▸ Requirements:
Return the whole listing exactly as it stands.
— begin —
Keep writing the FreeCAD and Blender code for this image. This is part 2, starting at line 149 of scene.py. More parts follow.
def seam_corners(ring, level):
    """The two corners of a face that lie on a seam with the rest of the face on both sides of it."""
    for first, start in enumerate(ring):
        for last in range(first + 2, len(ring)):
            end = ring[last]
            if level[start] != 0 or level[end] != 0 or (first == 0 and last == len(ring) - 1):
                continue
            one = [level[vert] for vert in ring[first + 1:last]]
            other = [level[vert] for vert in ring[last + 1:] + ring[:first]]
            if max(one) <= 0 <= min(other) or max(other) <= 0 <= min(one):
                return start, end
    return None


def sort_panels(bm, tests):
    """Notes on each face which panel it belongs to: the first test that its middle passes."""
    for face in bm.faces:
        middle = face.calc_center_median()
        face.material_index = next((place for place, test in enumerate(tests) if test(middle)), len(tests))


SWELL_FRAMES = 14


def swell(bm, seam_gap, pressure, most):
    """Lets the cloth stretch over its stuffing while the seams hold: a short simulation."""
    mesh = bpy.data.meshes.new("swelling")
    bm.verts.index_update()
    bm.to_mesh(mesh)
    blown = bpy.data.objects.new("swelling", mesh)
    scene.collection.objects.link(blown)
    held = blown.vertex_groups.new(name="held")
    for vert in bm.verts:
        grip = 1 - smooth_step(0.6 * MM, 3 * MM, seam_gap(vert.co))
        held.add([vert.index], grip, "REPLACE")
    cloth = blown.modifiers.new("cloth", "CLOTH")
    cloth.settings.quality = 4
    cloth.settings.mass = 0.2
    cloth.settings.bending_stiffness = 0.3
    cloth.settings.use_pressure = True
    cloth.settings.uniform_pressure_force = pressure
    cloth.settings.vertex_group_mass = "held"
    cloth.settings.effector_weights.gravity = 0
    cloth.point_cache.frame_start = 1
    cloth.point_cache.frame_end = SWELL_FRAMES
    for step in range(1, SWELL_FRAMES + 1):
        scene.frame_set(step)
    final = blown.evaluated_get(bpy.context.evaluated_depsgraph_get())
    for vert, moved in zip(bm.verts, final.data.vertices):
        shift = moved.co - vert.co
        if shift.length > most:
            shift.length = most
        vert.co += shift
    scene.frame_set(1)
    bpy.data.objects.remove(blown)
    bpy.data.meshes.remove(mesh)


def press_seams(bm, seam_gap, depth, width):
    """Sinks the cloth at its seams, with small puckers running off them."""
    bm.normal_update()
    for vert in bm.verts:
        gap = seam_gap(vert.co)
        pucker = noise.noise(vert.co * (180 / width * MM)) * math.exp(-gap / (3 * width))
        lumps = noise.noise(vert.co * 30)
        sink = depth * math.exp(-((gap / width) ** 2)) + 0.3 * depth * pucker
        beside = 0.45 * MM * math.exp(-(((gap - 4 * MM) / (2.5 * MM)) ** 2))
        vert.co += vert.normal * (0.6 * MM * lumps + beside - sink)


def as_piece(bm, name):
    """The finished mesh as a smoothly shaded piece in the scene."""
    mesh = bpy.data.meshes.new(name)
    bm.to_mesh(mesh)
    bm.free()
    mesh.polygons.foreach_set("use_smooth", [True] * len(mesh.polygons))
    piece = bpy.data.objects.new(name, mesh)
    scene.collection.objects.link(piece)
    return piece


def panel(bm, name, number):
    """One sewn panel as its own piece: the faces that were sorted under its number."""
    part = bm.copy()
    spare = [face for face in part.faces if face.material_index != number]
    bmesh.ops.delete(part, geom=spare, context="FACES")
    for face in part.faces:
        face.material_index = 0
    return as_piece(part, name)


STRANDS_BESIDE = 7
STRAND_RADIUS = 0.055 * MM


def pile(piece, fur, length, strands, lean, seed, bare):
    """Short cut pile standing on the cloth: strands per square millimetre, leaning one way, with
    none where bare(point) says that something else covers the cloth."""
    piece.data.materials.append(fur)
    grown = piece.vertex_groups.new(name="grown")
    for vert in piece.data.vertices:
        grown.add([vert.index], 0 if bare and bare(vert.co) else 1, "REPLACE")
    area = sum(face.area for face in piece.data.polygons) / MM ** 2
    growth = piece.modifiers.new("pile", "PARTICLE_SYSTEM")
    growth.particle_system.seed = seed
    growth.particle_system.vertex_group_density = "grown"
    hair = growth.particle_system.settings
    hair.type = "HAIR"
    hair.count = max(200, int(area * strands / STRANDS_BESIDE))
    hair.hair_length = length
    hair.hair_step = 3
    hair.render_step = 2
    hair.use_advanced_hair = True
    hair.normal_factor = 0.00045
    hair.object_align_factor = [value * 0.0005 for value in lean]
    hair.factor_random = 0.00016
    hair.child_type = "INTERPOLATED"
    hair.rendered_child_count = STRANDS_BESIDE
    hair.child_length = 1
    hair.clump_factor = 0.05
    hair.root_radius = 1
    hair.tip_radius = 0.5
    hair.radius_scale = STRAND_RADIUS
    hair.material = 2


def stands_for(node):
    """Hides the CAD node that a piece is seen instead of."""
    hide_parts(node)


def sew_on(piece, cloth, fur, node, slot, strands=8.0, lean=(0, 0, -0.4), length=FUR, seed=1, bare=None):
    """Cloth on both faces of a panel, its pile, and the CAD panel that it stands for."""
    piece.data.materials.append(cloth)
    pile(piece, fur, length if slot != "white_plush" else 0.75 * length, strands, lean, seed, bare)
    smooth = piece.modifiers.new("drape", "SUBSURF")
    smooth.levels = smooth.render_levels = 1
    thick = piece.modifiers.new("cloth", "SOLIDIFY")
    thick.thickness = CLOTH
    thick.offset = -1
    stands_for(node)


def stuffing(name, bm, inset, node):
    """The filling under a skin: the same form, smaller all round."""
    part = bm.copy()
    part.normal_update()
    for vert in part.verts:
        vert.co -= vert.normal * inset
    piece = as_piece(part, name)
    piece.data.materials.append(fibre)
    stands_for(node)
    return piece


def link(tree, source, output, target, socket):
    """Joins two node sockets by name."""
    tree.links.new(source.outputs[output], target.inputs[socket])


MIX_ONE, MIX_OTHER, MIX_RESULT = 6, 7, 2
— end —
▸ Output for this exercise:
Keep writing the FreeCAD and Blender code for this image. This is part 2, starting at line 149 of scene.py. More parts follow.
def seam_corners(ring, level):
    """The two corners of a face that lie on a seam with the rest of the face on both sides of it."""
    for first, start in enumerate(ring):
        for last in range(first + 2, len(ring)):
            end = ring[last]
            if level[start] != 0 or level[end] != 0 or (first == 0 and last == len(ring) - 1):
                continue
            one = [level[vert] for vert in ring[first + 1:last]]
            other = [level[vert] for vert in ring[last + 1:] + ring[:first]]
            if max(one) <= 0 <= min(other) or max(other) <= 0 <= min(one):
                return start, end
    return None


def sort_panels(bm, tests):
    """Notes on each face which panel it belongs to: the first test that its middle passes."""
    for face in bm.faces:
        middle = face.calc_center_median()
        face.material_index = next((place for place, test in enumerate(tests) if test(middle)), len(tests))


SWELL_FRAMES = 14


def swell(bm, seam_gap, pressure, most):
    """Lets the cloth stretch over its stuffing while the seams hold: a short simulation."""
    mesh = bpy.data.meshes.new("swelling")
    bm.verts.index_update()
    bm.to_mesh(mesh)
    blown = bpy.data.objects.new("swelling", mesh)
    scene.collection.objects.link(blown)
    held = blown.vertex_groups.new(name="held")
    for vert in bm.verts:
        grip = 1 - smooth_step(0.6 * MM, 3 * MM, seam_gap(vert.co))
        held.add([vert.index], grip, "REPLACE")
    cloth = blown.modifiers.new("cloth", "CLOTH")
    cloth.settings.quality = 4
    cloth.settings.mass = 0.2
    cloth.settings.bending_stiffness = 0.3
    cloth.settings.use_pressure = True
    cloth.settings.uniform_pressure_force = pressure
    cloth.settings.vertex_group_mass = "held"
    cloth.settings.effector_weights.gravity = 0
    cloth.point_cache.frame_start = 1
    cloth.point_cache.frame_end = SWELL_FRAMES
    for step in range(1, SWELL_FRAMES + 1):
        scene.frame_set(step)
    final = blown.evaluated_get(bpy.context.evaluated_depsgraph_get())
    for vert, moved in zip(bm.verts, final.data.vertices):
        shift = moved.co - vert.co
        if shift.length > most:
            shift.length = most
        vert.co += shift
    scene.frame_set(1)
    bpy.data.objects.remove(blown)
    bpy.data.meshes.remove(mesh)


def press_seams(bm, seam_gap, depth, width):
    """Sinks the cloth at its seams, with small puckers running off them."""
    bm.normal_update()
    for vert in bm.verts:
        gap = seam_gap(vert.co)
        pucker = noise.noise(vert.co * (180 / width * MM)) * math.exp(-gap / (3 * width))
        lumps = noise.noise(vert.co * 30)
        sink = depth * math.exp(-((gap / width) ** 2)) + 0.3 * depth * pucker
        beside = 0.45 * MM * math.exp(-(((gap - 4 * MM) / (2.5 * MM)) ** 2))
        vert.co += vert.normal * (0.6 * MM * lumps + beside - sink)


def as_piece(bm, name):
    """The finished mesh as a smoothly shaded piece in the scene."""
    mesh = bpy.data.meshes.new(name)
    bm.to_mesh(mesh)
    bm.free()
    mesh.polygons.foreach_set("use_smooth", [True] * len(mesh.polygons))
    piece = bpy.data.objects.new(name, mesh)
    scene.collection.objects.link(piece)
    return piece


def panel(bm, name, number):
    """One sewn panel as its own piece: the faces that were sorted under its number."""
    part = bm.copy()
    spare = [face for face in part.faces if face.material_index != number]
    bmesh.ops.delete(part, geom=spare, context="FACES")
    for face in part.faces:
        face.material_index = 0
    return as_piece(part, name)


STRANDS_BESIDE = 7
STRAND_RADIUS = 0.055 * MM


def pile(piece, fur, length, strands, lean, seed, bare):
    """Short cut pile standing on the cloth: strands per square millimetre, leaning one way, with
    none where bare(point) says that something else covers the cloth."""
    piece.data.materials.append(fur)
    grown = piece.vertex_groups.new(name="grown")
    for vert in piece.data.vertices:
        grown.add([vert.index], 0 if bare and bare(vert.co) else 1, "REPLACE")
    area = sum(face.area for face in piece.data.polygons) / MM ** 2
    growth = piece.modifiers.new("pile", "PARTICLE_SYSTEM")
    growth.particle_system.seed = seed
    growth.particle_system.vertex_group_density = "grown"
    hair = growth.particle_system.settings
    hair.type = "HAIR"
    hair.count = max(200, int(area * strands / STRANDS_BESIDE))
    hair.hair_length = length
    hair.hair_step = 3
    hair.render_step = 2
    hair.use_advanced_hair = True
    hair.normal_factor = 0.00045
    hair.object_align_factor = [value * 0.0005 for value in lean]
    hair.factor_random = 0.00016
    hair.child_type = "INTERPOLATED"
    hair.rendered_child_count = STRANDS_BESIDE
    hair.child_length = 1
    hair.clump_factor = 0.05
    hair.root_radius = 1
    hair.tip_radius = 0.5
    hair.radius_scale = STRAND_RADIUS
    hair.material = 2


def stands_for(node):
    """Hides the CAD node that a piece is seen instead of."""
    hide_parts(node)


def sew_on(piece, cloth, fur, node, slot, strands=8.0, lean=(0, 0, -0.4), length=FUR, seed=1, bare=None):
    """Cloth on both faces of a panel, its pile, and the CAD panel that it stands for."""
    piece.data.materials.append(cloth)
    pile(piece, fur, length if slot != "white_plush" else 0.75 * length, strands, lean, seed, bare)
    smooth = piece.modifiers.new("drape", "SUBSURF")
    smooth.levels = smooth.render_levels = 1
    thick = piece.modifiers.new("cloth", "SOLIDIFY")
    thick.thickness = CLOTH
    thick.offset = -1
    stands_for(node)


def stuffing(name, bm, inset, node):
    """The filling under a skin: the same form, smaller all round."""
    part = bm.copy()
    part.normal_update()
    for vert in part.verts:
        vert.co -= vert.normal * inset
    piece = as_piece(part, name)
    piece.data.materials.append(fibre)
    stands_for(node)
    return piece


def link(tree, source, output, target, socket):
    """Joins two node sockets by name."""
    tree.links.new(source.outputs[output], target.inputs[socket])


MIX_ONE, MIX_OTHER, MIX_RESULT = 6, 7, 2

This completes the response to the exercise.